I love Jesus. No other god, no other King, no other ruler is like that.
How do I apply that truth to my own life? Easy.
No, it’s hard following Jesus. Make sure other people know that same offer is extended to them AND give them a reason to follow Jesus. Love them. Show them. Teach them. Don’t give up on them. Do SOMETHING that attracts them to the kingdom and the king.

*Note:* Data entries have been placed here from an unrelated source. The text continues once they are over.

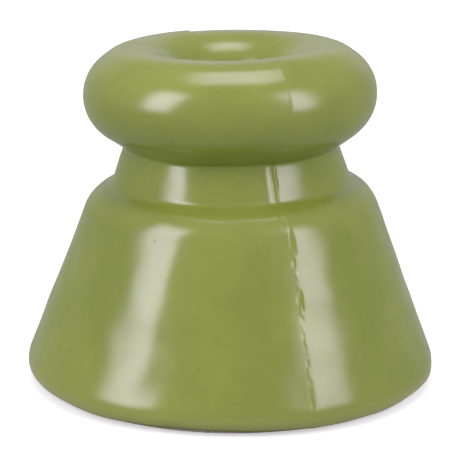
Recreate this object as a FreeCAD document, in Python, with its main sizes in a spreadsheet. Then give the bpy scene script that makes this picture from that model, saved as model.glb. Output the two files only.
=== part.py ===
import FreeCAD, Part
import math
import os
import Sketcher
from FreeCAD import Rotation, Vector

# Fence insulator: a one-piece glazed porcelain knob. A conical skirt stands on the post,
# a groove under the ring-shaped head takes the wire, and a bore down the middle takes the
# screw. Millimetres, +Z up, origin at the middle of the foot.

os.makedirs("parts", exist_ok=True)
doc = FreeCAD.newDocument("fence_insulator")

# --- driving dimensions -------------------------------------------------------------
dims = doc.addObject("Spreadsheet::Sheet", "dims")
dims.Label = "dims"

DIMENSIONS = [
    # glaze skin, and the bare ring it leaves at the foot
    ("glaze_thickness", 0.35),
    ("glaze_edge_height", 0.40),
    ("foot_outer_radius", 18.30),
    ("foot_ring_height", 1.60),
    # hollow under the skirt
    ("recess_radius", 14.60),
    ("recess_depth", 2.90),
    ("recess_corner_round", 0.90),
    # screw bore
    ("bore_radius", 2.75),
    ("bore_foot_round", 0.60),
    ("bore_mouth_round", 2.00),
    ("bore_mouth_height", 26.62),
    # conical skirt
    ("skirt_edge_radius", 20.02),
    ("skirt_edge_round", 1.20),
    ("skirt_bend_radius", 19.96),
    ("skirt_bend_height", 2.20),
    ("skirt_bend_round", 3.00),
    # shoulder over the skirt
    ("shoulder_radius", 13.80),
    ("shoulder_height", 18.60),
    ("shoulder_round", 3.80),
    # wire groove
    ("groove_foot_radius", 11.56),
    ("groove_foot_height", 19.70),
    ("groove_foot_round", 0.85),
    ("groove_top_radius", 10.42),
    ("groove_top_height", 23.33),
    ("groove_top_round", 0.35),
    # ring-shaped head
    ("head_radius", 17.30),
    ("head_height", 28.20),
    ("head_round", 4.37),
    ("crown_radius", 10.95),
    ("crown_height", 32.86),
    ("crown_round", 3.40),
    # lip where the head rolls over into the funnel above the bore
    ("lip_radius", 6.10),
    ("lip_height", 32.92),
    ("lip_round", 5.00),
]
for row, (alias, value) in enumerate(DIMENSIONS, start=1):
    dims.set("A%d" % row, alias)
    dims.set("B%d" % row, str(value))
    dims.setAlias("B%d" % row, alias)
doc.recompute()

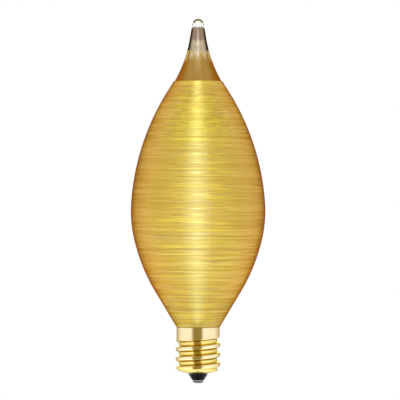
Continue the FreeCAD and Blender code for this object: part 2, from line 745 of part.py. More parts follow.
def glass_stem():
    """Flared stem tube whose top is pinched flat round the lead seals."""
    flare = "Sizes.flare_fillet"
    outer_flare = f"({flare} - Sizes.stem_wall)"
    body = turned("glass_stem", [
        ("Sizes.neck_radius", "flare_low"),
        ("Sizes.neck_radius", "Sizes.neck_low"),
        (f"Sizes.stem_radius + {outer_flare}", "Sizes.neck_low"),
        ("Sizes.stem_radius", f"Sizes.neck_low + {outer_flare}", ("+", outer_flare)),
        ("Sizes.stem_radius", "Sizes.press_low"),
        ("stem_bore", "Sizes.press_low"),
        ("stem_bore", f"flare_low + {flare}"),
        (f"stem_bore + {flare}", "flare_low", ("-", flare)),
    ])
    tube_end = new_sketch(body, "press_round", "XY_Plane", "Sizes.press_low")
    draw_circle(tube_end, "0", "0", "Sizes.stem_radius")
    flat_end = new_sketch(body, "press_oblong", "XY_Plane", "Sizes.press_flat")
    draw_press_section(flat_end)
    loft = body.newObject("PartDesign::AdditiveLoft", "press_shoulder")
    loft.Profile = tube_end
    loft.Sections = [flat_end]
    doc.recompute()
    pad_sketch = new_sketch(body, "press_pad_outline", "XY_Plane", "Sizes.press_flat")
    draw_press_section(pad_sketch)
    pad_feature(body, "press_pad", pad_sketch, "Sizes.press_top - Sizes.press_flat")
    doc.recompute()
    seals = new_sketch(body, "seal_holes_outline", "XY_Plane", "Sizes.press_low")
    draw_circle(seals, "0", "Sizes.lead_offset", "Sizes.seal_radius + Sizes.wire_gap")
    draw_circle(seals, "0", "0 - Sizes.lead_offset", "Sizes.seal_radius + Sizes.wire_gap")
    pocket_feature(body, "seal_holes", seals, "Sizes.press_top - Sizes.press_low", True)
    rise = new_sketch(body, "vent_rise_outline", "XY_Plane", "Sizes.press_low")
    draw_circle(rise, "0", "0", "exhaust_bore")
    pocket_feature(body, "vent_rise", rise, "Sizes.vent_height - Sizes.press_low", True)
    vent = new_sketch(body, "vent_outline", "YZ_Plane")
    draw_circle(vent, "0", "Sizes.vent_height", "Sizes.vent_radius")
    pocket_feature(body, "vent", vent, "Sizes.stem_radius", True)
    return body


def exhaust_tube():
    """Tube that the bulb was emptied through, sealed off at its lower end."""
    low = "Sizes.exhaust_low"
    top = "Sizes.press_low - Sizes.wire_gap"
    body = turned("exhaust_tube", [
        ("0", low),
        ("Sizes.exhaust_radius", f"{low} + Sizes.exhaust_radius", ("-", "Sizes.exhaust_radius")),
        ("Sizes.exhaust_radius", top),
        ("0", top),
    ])
    return hollowed(body, [
        ("0", f"{low} + Sizes.exhaust_seal"),
        ("exhaust_bore", f"{low} + Sizes.exhaust_seal + exhaust_bore", ("-", "exhaust_bore")),
        ("exhaust_bore", top),
        ("0", top),
    ])


def arbor_rod():
    """Glass rod on the press, its end melted into the button that holds the supports."""
    low = "Sizes.press_top + Sizes.wire_gap"
    rod = "Sizes.arbor_radius"
    edge = "Sizes.button_round"
    return turned("arbor_rod", [
        ("0", low),
        (rod, low),
        (rod, "arbor_top"),
        ("Sizes.button_radius", "button_low"),
        ("Sizes.button_radius", f"button_top - {edge}"),
        (f"Sizes.button_radius - {edge}", "button_top", ("-", edge)),
        ("0", "button_top"),
    ])


def outer_leads():
    """Copper leads from the seals: one round the neck to the skirt, one to the centre."""
    start = "Sizes.seal_low - Sizes.wire_gap"
    radius = "Sizes.outer_lead_radius"
    bend = "Sizes.outer_lead_bend"
    track = "Sizes.outer_lead_track"
    wire("side_lead", [
        ("Sizes.lead_offset", start),
        ("Sizes.lead_offset", "Sizes.outer_lead_low"),
        (track, "Sizes.outer_lead_low"),
        (track, "neck_bend - Sizes.outer_lead_bend"),
        ("Sizes.skirt_radius - Sizes.side_lead_turn", "side_hole_height"),
        ("Sizes.skirt_radius", "side_hole_height"),
    ], bend, radius)
    turn_low = "Sizes.insulator_top - Sizes.outer_lead_bend"
    wire("centre_lead", [
        ("0 - Sizes.lead_offset", start),
        ("0 - Sizes.lead_offset", turn_low),
        ("0", f"{turn_low} - Sizes.lead_offset"),
        ("0", "eyelet_low"),
    ], bend, radius)


def seal_wires():
    """The short wires in the press that the glass grips without a leak."""
    for name, side in (("side_seal_wire", "Sizes.lead_offset"),
                       ("centre_seal_wire", "-Sizes.lead_offset")):
        seal = part_object("Cylinder", name, Radius="Sizes.seal_radius",
                           Height="Sizes.seal_top - Sizes.seal_low")
        seal.setExpression("Placement.Base.y", side)
        seal.setExpression("Placement.Base.z", "Sizes.seal_low")


def inner_leads():
    """Nickel leads from the press up to the filament's two ends."""
    for name, sign in (("side_filament_lead", ""), ("centre_filament_lead", "0 - ")):
        wire(name, [
            (f"{sign}Sizes.lead_offset", "Sizes.seal_top + Sizes.wire_gap"),
            (f"{sign}Sizes.lead_offset", "Sizes.inner_lead_knee"),
            (f"{sign}Sizes.inner_lead_spread", "inner_lead_elbow"),
            (f"{sign}Sizes.inner_lead_spread", "inner_lead_top"),
        ], "Sizes.inner_lead_bend", "Sizes.inner_lead_radius")


def support_wires():
    """Molybdenum supports in the button, each ending in a loop round the filament."""
    stalk_top = "Sizes.filament_height - Sizes.support_loop"
    for name, side in (("side_support", "Sizes.support_offset"),
                       ("centre_support", "-Sizes.support_offset")):
        stalk = part_object("Cylinder", f"{name}_stalk", Radius="Sizes.support_radius",
                            Height=f"{stalk_top} - button_top")
        stalk.setExpression("Placement.Base.y", side)
        stalk.setExpression("Placement.Base.z", full("button_top"))
        loop = part_object("Torus", f"{name}_loop", Radius1="Sizes.support_loop",
                           Radius2="Sizes.support_radius")
        loop.Placement.Rotation = FreeCAD.Rotation(Vector(1, 0, 0), 90)
        loop.setExpression("Placement.Base.y", side)
        loop.setExpression("Placement.Base.z", "Sizes.filament_height")
        support = doc.addObject("Part::Fuse", name)
        support.Base = stalk
        support.Tool = loop
        support.Label = name
    doc.recompute()


def filament():
    """The coiled filament, as the round body of its fine turns."""
    foot = "inner_lead_top + Sizes.wire_gap"
    knee = f"{foot} + Sizes.filament_rise"
    span = "Sizes.filament_half_span"
    spread = "Sizes.inner_lead_spread"
    wire("filament", [
        (f"0 - {spread}", foot),
        (f"0 - {spread}", knee),
        (f"0 - {span}", "Sizes.filament_height"),
        (span, "Sizes.filament_height"),
        (spread, knee),
        (spread, foot),
    ], "Sizes.filament_bend", "Sizes.filament_radius")


# Envelope and wrap
glass_envelope()
spun_glass_wrap()

# Base
screw_shell()
base_insulator()
contact_eyelet()
centre_solder()
side_solder()
basing_cement()

# Mount inside the bulb
glass_stem()
exhaust_tube()
arbor_rod()
outer_leads()
seal_wires()
inner_leads()
support_wires()
filament()
doc.recompute()

NODES = [
    "glass_envelope", "spun_glass_wrap",
    "screw_shell", "base_insulator", "contact_eyelet", "centre_solder", "side_solder",
    "basing_cement",
    "glass_stem", "exhaust_tube", "arbor_rod",
    "side_lead", "centre_lead", "side_seal_wire", "centre_seal_wire",
    "side_filament_lead", "centre_filament_lead", "side_support", "centre_support",
    "filament",
]

for thing in doc.Objects:
    if "Invalid" in thing.State or "Error" in thing.State:
        raise RuntimeError(f"{thing.Name}: {thing.getStatusString()}")
for name in NODES:
    shape = doc.getObject(name).Shape
    if shape.isNull() or not shape.isValid() or len(shape.Solids) != 1:
        raise RuntimeError(f"{name}: no single valid solid")

os.makedirs("parts", exist_ok=True)
for name in NODES:
    shape = doc.getObject(name).Shape
    shape.exportStep(f"parts/{name}.step")
    print(f"{name}: {shape.Volume:.3f} cubic mm")
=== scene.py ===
import random
from functools import cached_property
from math import asin, atan, atan2, cos, exp, hypot, pi, radians, sin, sqrt, tan

import bmesh
import bpy
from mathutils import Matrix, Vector


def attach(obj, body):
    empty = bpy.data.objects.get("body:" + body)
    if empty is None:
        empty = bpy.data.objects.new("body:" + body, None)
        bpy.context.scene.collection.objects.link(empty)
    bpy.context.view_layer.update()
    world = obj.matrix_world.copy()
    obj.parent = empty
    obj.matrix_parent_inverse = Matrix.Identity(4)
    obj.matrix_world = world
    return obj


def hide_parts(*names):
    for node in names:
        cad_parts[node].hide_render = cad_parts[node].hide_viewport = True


# Candle bulb wound with spun glass fibre, on a small brass screw base. The bulb stands on the
# Z axis with its tip up, and the origin is the lowest point of the centre contact.

bl_info = {
    "name": "Spun Glass Candle Bulb",
    "version": (1, 0, 0),
    "blender": (4, 5, 0),
    "location": "3D View > Sidebar > Candle Bulb",
    "description": "Blown glass, wound fibre, rolled brass base and studio of a candle bulb",
    "category": "Object",
}

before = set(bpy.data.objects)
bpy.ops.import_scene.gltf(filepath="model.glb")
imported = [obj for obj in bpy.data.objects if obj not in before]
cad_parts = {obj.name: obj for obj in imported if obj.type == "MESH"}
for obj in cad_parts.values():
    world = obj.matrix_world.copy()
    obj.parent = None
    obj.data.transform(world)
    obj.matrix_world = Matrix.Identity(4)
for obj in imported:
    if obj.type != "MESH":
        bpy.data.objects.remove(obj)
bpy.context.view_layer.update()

MM = 0.001
FULL_TURN = 2 * pi
QUARTER_TURN = pi / 2
UP = (0.0, 0.0, 1.0)
BLACK = (0.0, 0.0, 0.0)
WHITE = (1.0, 1.0, 1.0)
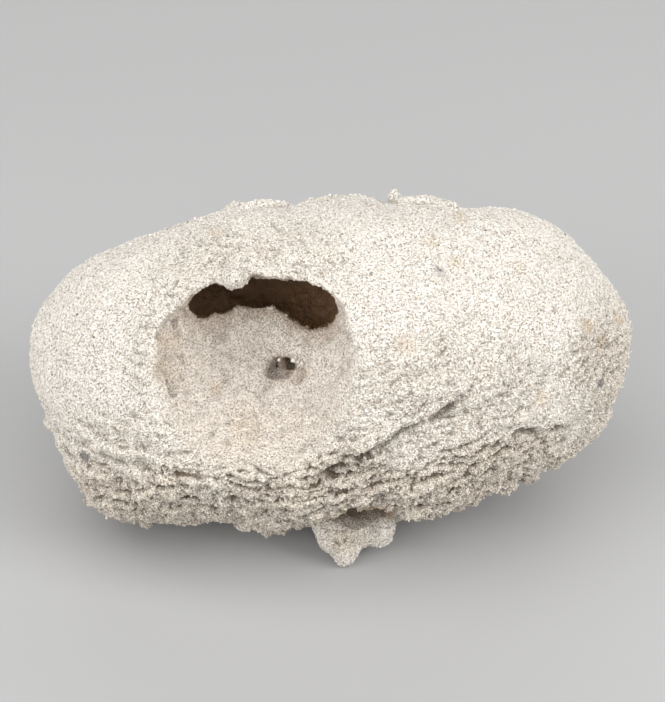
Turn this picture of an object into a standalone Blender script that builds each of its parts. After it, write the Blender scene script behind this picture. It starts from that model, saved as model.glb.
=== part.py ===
"""Fossil weevil cocoon, in metres with +Z up, its origin on the ground under its middle.

The cocoon is one lump of cemented shell sand that lies on its side: an egg-shaped case with a wide
hole left of centre, which opens into the pupal chamber. Sand fills the chamber's floor and slopes
up into the lower lip, while the upper lip overhangs it. Thin crusts stand on the crest, and a
broken spur sticks out under the lower edge.

The shape is worked out in the case's own face frame, in millimetres: u runs along the case, v up
its face and w out of it. The case stands tipped, so that its face looks up and forward. Simple
solids are cut and joined into the rough shape, whose surface then settles on smoothly blended
copies of the same forms and is weathered into lumps, ledges and pits.
"""
from collections import namedtuple
from itertools import product
from math import pi, radians

import bmesh
import bpy
import numpy as np
from mathutils import Euler, Matrix, Vector

MM = 0.001

# The whole case, in millimetres. It is tipped about its length, and rests on a flat worn there.
HALF_DEPTH = 12.3
FULLNESS = 2.25
TIP = radians(55.0)
MIDDLE_HEIGHT = 12.25
MIDDLE_Y = 0.0

# Outline of the face around the middle of the case, as (u, v), without crusts, knobs and spur.
OUTLINE = (
    (22.5, 1.4), (22.4, 3.2), (21.8, 5.0), (20.5, 6.9), (19.0, 8.8), (17.3, 10.2), (15.4, 11.2),
    (13.1, 11.8), (10.4, 11.7), (7.5, 11.9), (4.4, 11.9), (1.8, 12.2), (-0.6, 12.2), (-3.1, 11.7),
    (-5.0, 11.7), (-7.6, 11.7), (-9.2, 11.2), (-10.7, 10.5), (-12.3, 10.0), (-14.1, 9.5),
    (-17.1, 8.3), (-19.3, 6.9), (-20.8, 5.4), (-21.8, 4.2), (-22.4, 2.4), (-22.5, 0.4),
    (-22.2, -1.7), (-21.6, -3.5), (-20.5, -6.2), (-19.3, -8.7), (-18.0, -10.1), (-16.2, -11.6),
    (-13.5, -11.9), (-11.0, -11.9), (-8.9, -11.9), (-6.8, -12.3), (-3.8, -12.5), (-1.2, -12.1),
    (2.3, -12.0), (5.2, -11.8), (8.3, -11.3), (10.7, -10.4), (13.0, -9.4), (15.0, -8.5),
    (16.8, -7.7), (18.7, -6.6), (20.0, -5.3), (21.1, -3.9), (21.8, -2.7), (22.2, -0.6),
)
OUTLINE_SOFTENING = radians(1.6)

# Every smaller form: a ball or a slab with its middle, half sizes, turn about u, v and w in
# degrees, and the width over which it blends into what it meets.
Form = namedtuple("Form", "kind middle half turn blend")

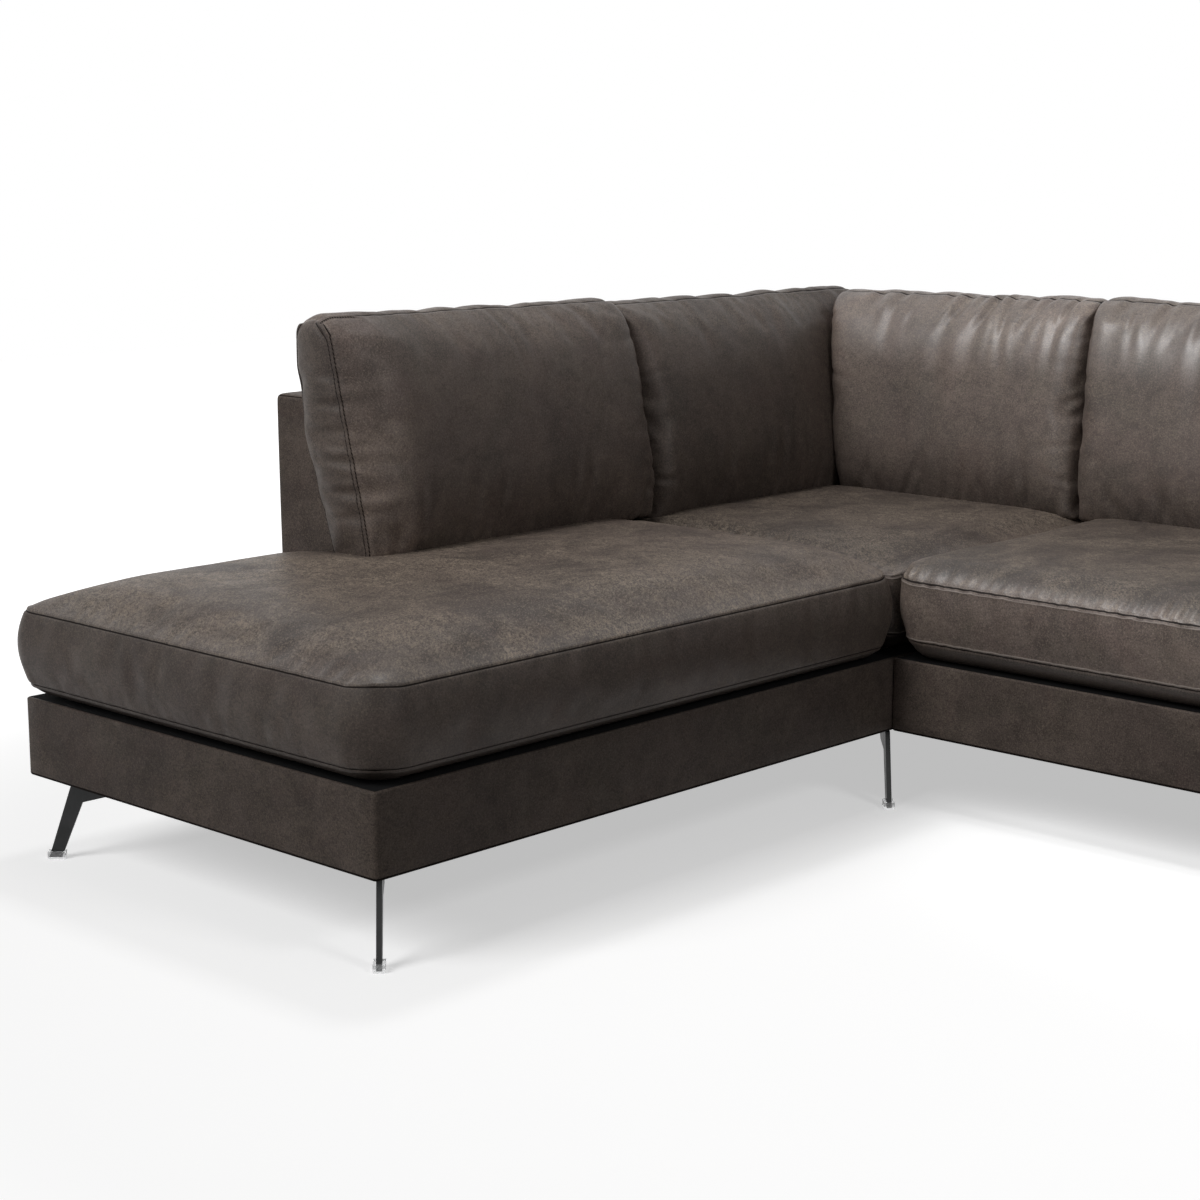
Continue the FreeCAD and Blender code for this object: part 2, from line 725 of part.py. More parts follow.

To summarize, I guess what’s getting me is the glory of how that simple call is both universal and personal. Follow Jesus. Two words. Same for you, me and every person who walks the earth. Yet, how it plays out in my life and yours will be oh-so-personal and different. No matter where I go or where I’ve been, He’s working on me and WITH me, so that by His grace I can be effective as I get back to the things He has given me to both be and do. Whether it’s working on SHINEtheConference, planning to serve at women’s events, speaking somewhere, working with businesses, helping non-profits, teaching a Bible class, raising three children or supporting my husband; the call is always the same. It lingers no matter which hat I’m wearing. Regrettably, I wander from it sometimes. Worse, I WANT to wander from it sometimes. Ministry is hard. I want breaks. I want ME time. I’m selfish and ridiculous, as if I’m the one doing the work. But, my faithful God always calls me back to one thing: following. Doing life His way. Letting the Holy Spirit lead. Making choices each day that require obedience and surrender to what He wants and letting Him do it. Reminding me that His kingdom matters so much more than mine. My kingdom is coming to an end. His kingdom is forever.
It’s just that simple.
I have no idea why I felt so compelled to share this today of all days except that maybe you needed this too? Maybe you are tired, worn out in ministry or struggling to find direction. Stop. Just follow Jesus. If you have no idea what that means or looks like, read MARK with me. Study His life and do what Jesus did. Say what He said. Love what He loved. SHINE for His glory. Get back to it.